[The task] All of the records below should be output exactly.

[Material provided]
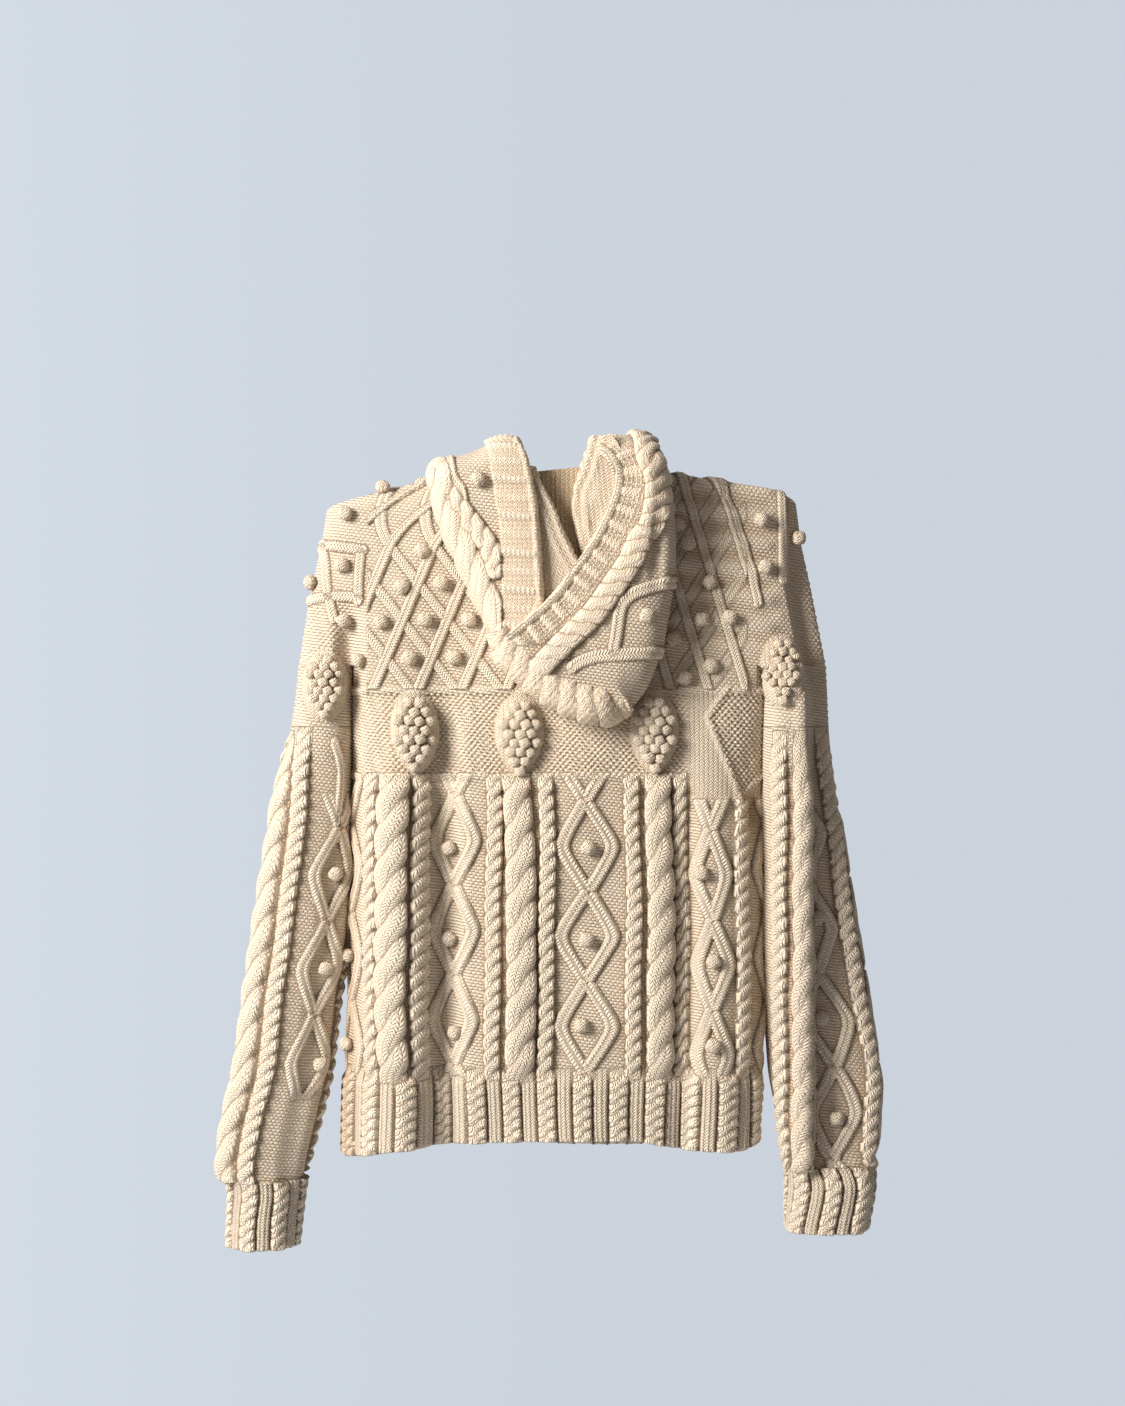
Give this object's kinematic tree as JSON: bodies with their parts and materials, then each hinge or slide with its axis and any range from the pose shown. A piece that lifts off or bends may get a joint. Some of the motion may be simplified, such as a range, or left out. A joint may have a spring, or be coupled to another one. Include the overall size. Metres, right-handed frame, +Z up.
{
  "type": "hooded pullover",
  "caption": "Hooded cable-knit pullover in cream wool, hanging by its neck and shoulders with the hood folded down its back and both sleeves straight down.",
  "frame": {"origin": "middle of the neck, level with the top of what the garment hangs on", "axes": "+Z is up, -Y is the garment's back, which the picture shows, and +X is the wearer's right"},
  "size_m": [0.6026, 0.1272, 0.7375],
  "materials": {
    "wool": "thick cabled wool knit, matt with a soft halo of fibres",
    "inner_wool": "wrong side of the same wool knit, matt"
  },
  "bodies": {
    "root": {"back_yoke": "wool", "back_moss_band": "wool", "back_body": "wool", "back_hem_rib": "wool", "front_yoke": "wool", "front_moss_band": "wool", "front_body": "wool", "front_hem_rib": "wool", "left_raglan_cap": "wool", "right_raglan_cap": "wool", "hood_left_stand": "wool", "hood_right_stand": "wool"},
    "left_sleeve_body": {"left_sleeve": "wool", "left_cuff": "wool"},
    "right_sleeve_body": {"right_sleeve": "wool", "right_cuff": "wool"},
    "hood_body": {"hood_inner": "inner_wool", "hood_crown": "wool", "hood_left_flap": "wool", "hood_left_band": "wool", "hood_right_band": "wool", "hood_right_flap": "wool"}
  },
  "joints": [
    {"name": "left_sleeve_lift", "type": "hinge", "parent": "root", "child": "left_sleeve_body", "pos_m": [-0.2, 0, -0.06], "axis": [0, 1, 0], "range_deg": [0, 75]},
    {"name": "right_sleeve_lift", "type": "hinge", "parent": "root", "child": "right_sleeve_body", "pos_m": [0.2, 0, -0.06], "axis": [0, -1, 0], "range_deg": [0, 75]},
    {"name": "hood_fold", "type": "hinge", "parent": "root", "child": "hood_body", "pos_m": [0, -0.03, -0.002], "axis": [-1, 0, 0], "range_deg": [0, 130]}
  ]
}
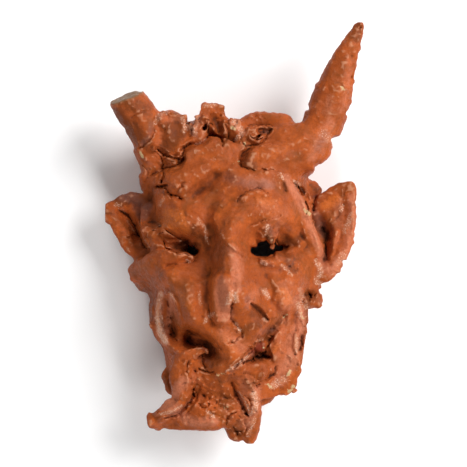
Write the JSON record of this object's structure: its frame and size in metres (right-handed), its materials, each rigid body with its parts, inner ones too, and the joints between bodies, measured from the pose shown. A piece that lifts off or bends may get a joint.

[Answer below]
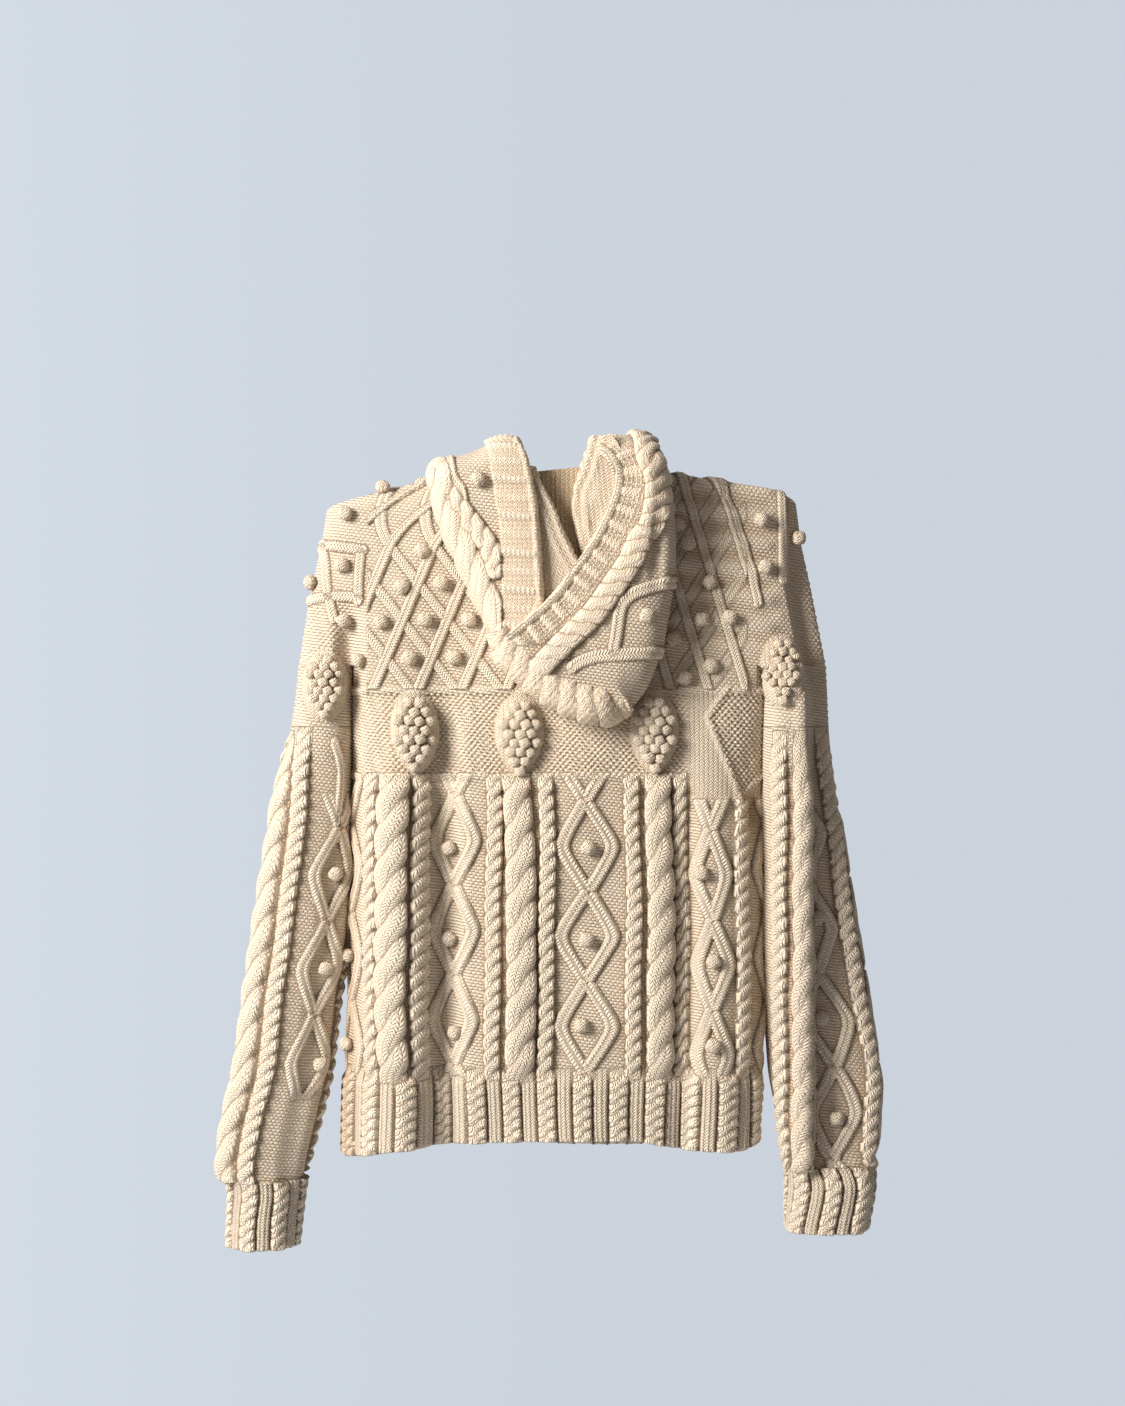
Give this object's kinematic tree as JSON: bodies with their parts and materials, then each hinge or slide with its axis and any range from the pose shown. A piece that lifts off or bends may get a joint. Some of the motion may be simplified, such as a range, or left out. A joint may have a spring, or be coupled to another one. Include the overall size. Metres, right-handed frame, +Z up.
{
  "type": "hooded pullover",
  "caption": "Hooded cable-knit pullover in cream wool, hanging by its neck and shoulders with the hood folded down its back and both sleeves straight down.",
  "frame": {"origin": "middle of the neck, level with the top of what the garment hangs on", "axes": "+Z is up, -Y is the garment's back, which the picture shows, and +X is the wearer's right"},
  "size_m": [0.6026, 0.1272, 0.7375],
  "materials": {
    "wool": "thick cabled wool knit, matt with a soft halo of fibres",
    "inner_wool": "wrong side of the same wool knit, matt"
  },
  "bodies": {
    "root": {"back_yoke": "wool", "back_moss_band": "wool", "back_body": "wool", "back_hem_rib": "wool", "front_yoke": "wool", "front_moss_band": "wool", "front_body": "wool", "front_hem_rib": "wool", "left_raglan_cap": "wool", "right_raglan_cap": "wool", "hood_left_stand": "wool", "hood_right_stand": "wool"},
    "left_sleeve_body": {"left_sleeve": "wool", "left_cuff": "wool"},
    "right_sleeve_body": {"right_sleeve": "wool", "right_cuff": "wool"},
    "hood_body": {"hood_inner": "inner_wool", "hood_crown": "wool", "hood_left_flap": "wool", "hood_left_band": "wool", "hood_right_band": "wool", "hood_right_flap": "wool"}
  },
  "joints": [
    {"name": "left_sleeve_lift", "type": "hinge", "parent": "root", "child": "left_sleeve_body", "pos_m": [-0.2, 0, -0.06], "axis": [0, 1, 0], "range_deg": [0, 75]},
    {"name": "right_sleeve_lift", "type": "hinge", "parent": "root", "child": "right_sleeve_body", "pos_m": [0.2, 0, -0.06], "axis": [0, -1, 0], "range_deg": [0, 75]},
    {"name": "hood_fold", "type": "hinge", "parent": "root", "child": "hood_body", "pos_m": [0, -0.03, -0.002], "axis": [-1, 0, 0], "range_deg": [0, 130]}
  ]
}
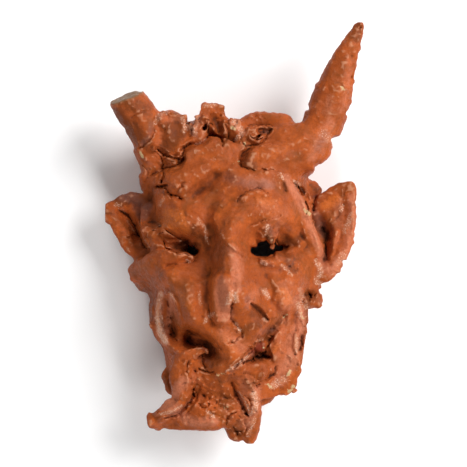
Write the JSON record of this object's structure: its frame and size in metres (right-handed), its materials, each rigid body with its parts, inner ones too, and the joints between bodies, measured from the pose shown. A piece that lifts off or bends may get a joint.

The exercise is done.